After connecting, you should be able to find the database and collection you created in the previous steps. Go ahead and click on ‘Import Data’ to upload your dataset into your collection. Once the data is loaded, you need to create a full-text index so that you can later query your data. A full-text index quite literally indexes every single word in your database; it is an extremely powerful form of indexing that is very similar to what search engines utilize. For this you need to navigate back to your MongoDB cluster on the internet and select the ‘Search Indexes’ tab within your collection as shown below:

Creating a full-text index in MongoDB. Image by author.

Click on ‘Create Search Index’. This will prompt you with the following window where you can modify the index, however you can proceed with the default entry by clicking on ‘Create Index’.

Creating a full-text index in MongoDB. Image by author.
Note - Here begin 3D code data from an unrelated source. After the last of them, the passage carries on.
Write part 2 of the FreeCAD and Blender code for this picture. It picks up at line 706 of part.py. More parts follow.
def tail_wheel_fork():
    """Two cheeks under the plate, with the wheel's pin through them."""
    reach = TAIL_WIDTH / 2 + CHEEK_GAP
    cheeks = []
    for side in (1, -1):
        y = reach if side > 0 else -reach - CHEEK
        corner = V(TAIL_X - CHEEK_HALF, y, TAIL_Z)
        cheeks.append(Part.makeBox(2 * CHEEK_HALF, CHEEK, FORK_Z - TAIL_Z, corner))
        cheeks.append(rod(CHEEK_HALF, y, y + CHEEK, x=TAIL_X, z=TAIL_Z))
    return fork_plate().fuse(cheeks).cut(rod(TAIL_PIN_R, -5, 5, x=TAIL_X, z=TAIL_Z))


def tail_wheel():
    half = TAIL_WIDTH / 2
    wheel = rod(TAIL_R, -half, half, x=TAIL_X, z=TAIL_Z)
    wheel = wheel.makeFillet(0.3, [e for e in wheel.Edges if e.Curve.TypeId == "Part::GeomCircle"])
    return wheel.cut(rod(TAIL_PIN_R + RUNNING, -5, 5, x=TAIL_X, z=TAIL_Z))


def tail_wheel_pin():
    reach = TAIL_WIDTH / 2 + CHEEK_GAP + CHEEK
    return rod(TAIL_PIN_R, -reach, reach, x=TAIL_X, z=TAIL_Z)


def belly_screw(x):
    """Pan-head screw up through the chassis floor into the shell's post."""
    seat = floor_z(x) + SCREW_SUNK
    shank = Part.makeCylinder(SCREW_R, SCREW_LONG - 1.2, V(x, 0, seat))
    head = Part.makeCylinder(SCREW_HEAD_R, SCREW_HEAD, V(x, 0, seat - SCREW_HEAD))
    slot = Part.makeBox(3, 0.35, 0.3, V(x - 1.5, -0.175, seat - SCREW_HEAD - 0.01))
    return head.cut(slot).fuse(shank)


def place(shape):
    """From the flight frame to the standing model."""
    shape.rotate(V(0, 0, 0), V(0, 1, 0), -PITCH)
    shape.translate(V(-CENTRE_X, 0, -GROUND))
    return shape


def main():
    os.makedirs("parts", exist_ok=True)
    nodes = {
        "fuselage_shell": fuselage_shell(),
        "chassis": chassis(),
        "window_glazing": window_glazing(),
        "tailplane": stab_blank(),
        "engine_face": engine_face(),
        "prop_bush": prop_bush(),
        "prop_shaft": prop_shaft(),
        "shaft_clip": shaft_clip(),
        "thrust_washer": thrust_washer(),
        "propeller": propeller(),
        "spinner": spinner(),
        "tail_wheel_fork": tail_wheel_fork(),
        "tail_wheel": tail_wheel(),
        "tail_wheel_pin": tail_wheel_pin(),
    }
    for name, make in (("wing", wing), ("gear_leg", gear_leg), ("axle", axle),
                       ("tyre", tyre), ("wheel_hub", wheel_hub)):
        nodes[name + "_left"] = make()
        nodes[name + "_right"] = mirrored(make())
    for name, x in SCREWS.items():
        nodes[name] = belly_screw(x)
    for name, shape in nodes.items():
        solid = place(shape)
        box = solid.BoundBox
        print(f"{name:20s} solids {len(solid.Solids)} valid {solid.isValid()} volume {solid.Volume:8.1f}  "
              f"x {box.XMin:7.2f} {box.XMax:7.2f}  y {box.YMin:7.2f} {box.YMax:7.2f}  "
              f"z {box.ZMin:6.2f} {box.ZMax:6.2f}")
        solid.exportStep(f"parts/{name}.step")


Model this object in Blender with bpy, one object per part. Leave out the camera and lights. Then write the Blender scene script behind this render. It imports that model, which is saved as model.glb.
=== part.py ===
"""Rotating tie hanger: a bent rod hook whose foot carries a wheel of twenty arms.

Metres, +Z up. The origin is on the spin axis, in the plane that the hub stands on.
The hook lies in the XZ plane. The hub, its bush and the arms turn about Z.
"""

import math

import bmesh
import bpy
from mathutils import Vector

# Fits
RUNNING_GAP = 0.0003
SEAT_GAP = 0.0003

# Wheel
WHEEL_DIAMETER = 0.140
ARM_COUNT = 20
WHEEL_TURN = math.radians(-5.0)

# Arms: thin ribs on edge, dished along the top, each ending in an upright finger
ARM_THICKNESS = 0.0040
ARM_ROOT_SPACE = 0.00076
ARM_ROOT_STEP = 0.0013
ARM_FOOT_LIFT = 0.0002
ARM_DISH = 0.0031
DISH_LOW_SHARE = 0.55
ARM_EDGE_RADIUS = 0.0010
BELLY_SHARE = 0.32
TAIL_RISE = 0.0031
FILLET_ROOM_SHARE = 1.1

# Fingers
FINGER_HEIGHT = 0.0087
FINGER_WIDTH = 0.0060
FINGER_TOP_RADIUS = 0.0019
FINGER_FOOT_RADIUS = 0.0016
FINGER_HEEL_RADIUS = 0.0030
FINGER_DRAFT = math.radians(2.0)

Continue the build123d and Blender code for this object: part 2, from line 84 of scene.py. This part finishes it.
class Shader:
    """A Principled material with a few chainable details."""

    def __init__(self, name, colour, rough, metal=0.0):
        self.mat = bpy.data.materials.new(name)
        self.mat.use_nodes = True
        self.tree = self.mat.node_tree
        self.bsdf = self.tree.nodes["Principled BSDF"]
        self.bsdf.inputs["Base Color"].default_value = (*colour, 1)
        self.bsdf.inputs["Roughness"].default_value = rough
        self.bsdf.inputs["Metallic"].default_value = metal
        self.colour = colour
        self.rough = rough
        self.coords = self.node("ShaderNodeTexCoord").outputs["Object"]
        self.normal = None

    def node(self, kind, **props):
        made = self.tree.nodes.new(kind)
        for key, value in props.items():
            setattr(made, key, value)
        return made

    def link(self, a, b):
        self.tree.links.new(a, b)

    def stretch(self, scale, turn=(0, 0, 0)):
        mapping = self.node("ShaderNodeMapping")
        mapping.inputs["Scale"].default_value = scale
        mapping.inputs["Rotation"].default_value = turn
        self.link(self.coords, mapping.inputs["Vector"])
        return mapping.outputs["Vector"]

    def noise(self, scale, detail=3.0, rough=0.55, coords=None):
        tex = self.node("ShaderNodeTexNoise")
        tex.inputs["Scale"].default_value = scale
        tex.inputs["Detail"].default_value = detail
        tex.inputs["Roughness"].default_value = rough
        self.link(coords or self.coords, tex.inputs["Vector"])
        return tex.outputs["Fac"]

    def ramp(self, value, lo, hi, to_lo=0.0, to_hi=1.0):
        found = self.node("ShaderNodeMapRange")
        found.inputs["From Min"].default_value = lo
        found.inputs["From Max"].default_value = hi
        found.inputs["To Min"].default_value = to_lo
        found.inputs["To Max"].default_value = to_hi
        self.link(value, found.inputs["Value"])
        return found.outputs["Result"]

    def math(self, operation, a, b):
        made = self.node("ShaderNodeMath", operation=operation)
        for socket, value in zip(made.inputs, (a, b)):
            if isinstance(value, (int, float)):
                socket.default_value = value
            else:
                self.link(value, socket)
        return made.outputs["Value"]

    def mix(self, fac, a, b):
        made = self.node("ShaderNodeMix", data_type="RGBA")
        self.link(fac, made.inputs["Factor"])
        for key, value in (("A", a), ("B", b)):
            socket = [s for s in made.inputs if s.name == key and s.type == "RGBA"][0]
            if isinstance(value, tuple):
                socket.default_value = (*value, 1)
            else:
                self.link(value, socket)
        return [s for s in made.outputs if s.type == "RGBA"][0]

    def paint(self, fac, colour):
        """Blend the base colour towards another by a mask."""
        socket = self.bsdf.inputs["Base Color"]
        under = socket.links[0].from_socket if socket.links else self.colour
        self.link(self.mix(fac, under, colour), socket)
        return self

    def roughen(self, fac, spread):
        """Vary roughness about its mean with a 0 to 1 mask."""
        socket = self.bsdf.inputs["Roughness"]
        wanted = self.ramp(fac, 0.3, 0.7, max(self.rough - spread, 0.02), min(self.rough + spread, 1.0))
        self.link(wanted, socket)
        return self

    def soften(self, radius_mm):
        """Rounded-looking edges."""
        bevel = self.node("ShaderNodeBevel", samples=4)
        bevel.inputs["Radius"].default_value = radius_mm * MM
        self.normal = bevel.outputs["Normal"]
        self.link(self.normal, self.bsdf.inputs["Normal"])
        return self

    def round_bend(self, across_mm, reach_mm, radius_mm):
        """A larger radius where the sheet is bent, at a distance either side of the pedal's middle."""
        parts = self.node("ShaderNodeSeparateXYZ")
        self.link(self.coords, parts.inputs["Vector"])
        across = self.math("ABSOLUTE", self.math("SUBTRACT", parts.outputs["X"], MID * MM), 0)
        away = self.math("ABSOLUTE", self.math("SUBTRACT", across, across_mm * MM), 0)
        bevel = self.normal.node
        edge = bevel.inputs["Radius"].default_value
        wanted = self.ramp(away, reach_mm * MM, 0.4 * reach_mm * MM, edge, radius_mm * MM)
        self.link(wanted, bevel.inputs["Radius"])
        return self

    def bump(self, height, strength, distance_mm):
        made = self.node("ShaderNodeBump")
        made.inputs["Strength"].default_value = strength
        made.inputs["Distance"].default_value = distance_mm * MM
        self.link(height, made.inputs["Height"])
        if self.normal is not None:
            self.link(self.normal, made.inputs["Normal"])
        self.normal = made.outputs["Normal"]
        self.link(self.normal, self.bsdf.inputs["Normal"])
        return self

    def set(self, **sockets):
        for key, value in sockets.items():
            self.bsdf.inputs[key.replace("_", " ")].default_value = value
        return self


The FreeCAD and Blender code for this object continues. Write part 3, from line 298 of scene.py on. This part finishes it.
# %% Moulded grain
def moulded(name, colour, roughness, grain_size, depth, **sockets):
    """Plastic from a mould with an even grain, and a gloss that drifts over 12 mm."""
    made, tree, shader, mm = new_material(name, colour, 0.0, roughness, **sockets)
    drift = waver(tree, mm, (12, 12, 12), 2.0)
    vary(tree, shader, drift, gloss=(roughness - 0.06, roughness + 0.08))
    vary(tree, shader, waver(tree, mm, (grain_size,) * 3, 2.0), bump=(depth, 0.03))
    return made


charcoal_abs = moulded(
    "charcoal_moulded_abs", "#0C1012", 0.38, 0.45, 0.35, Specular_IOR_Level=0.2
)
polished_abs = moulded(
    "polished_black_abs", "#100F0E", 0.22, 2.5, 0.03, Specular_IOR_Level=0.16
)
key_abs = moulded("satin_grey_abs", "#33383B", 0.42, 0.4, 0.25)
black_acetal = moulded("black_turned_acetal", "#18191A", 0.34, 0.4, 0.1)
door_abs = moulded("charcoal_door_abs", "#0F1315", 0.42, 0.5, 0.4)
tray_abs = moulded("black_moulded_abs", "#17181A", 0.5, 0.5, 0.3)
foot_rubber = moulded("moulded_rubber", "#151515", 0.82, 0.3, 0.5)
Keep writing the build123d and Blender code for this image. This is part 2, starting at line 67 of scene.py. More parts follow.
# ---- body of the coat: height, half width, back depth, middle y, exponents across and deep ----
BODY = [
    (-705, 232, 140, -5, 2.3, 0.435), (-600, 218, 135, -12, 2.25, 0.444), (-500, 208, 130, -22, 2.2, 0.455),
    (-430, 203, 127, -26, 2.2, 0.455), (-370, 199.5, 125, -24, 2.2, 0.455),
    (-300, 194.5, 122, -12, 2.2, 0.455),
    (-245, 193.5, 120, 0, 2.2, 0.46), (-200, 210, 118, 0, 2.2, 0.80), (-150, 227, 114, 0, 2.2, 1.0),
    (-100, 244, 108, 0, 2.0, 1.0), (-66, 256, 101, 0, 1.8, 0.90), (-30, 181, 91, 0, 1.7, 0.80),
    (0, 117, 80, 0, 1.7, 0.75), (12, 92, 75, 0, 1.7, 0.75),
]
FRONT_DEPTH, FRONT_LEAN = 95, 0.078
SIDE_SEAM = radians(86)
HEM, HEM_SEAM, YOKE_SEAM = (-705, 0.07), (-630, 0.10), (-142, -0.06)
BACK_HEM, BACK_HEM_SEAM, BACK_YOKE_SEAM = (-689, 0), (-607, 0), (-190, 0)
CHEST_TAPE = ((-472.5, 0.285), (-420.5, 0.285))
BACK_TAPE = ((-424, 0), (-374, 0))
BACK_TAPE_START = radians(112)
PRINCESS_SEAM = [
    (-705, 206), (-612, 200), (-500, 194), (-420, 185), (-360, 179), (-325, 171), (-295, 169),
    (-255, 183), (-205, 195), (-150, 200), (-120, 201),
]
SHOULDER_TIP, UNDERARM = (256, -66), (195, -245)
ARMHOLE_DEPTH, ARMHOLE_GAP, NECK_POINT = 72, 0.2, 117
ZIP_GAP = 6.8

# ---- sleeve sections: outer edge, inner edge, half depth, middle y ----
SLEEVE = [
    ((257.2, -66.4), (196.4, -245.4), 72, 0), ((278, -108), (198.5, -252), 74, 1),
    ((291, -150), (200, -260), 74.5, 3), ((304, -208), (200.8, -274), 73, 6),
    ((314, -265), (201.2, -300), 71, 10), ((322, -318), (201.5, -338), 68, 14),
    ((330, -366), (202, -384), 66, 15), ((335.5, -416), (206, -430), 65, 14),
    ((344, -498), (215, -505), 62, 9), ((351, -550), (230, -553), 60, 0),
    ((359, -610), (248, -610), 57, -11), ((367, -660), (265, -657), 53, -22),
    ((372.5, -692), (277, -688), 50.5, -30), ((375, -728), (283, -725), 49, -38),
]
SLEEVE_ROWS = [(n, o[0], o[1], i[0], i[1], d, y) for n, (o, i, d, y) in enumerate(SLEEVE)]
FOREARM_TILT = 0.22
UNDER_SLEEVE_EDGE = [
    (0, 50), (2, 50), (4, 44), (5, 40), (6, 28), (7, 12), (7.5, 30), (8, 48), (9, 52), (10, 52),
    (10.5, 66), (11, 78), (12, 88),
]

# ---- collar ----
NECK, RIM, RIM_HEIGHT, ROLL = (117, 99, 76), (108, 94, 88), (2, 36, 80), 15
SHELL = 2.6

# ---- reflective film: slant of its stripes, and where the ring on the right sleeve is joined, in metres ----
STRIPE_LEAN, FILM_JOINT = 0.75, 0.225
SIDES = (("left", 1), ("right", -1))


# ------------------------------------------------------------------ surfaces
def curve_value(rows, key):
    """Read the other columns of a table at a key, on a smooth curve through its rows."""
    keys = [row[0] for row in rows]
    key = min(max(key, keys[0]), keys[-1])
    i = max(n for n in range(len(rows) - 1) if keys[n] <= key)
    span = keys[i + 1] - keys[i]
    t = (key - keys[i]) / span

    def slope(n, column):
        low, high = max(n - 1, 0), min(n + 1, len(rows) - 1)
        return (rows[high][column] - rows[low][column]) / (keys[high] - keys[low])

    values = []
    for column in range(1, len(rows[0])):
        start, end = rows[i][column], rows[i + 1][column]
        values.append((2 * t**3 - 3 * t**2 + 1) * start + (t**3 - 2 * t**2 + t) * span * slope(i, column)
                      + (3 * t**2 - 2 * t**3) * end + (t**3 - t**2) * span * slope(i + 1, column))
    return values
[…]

Now that your database has been configured, your dataset has been loaded and your index has been created, you can create the querying function in Python to extract records from the database with the user’s entry as shown with the function below:

https://towardsdatascience.com/media/0c7f5c35cf274940302deb33c7f08e47

The first line in the above gist, establishes the connection to the collection within your database; make sure to enter your password. Alternatively, you may store your password in a configuration file and invoke it as a parameter in your code if you wish to handle passwords more securely.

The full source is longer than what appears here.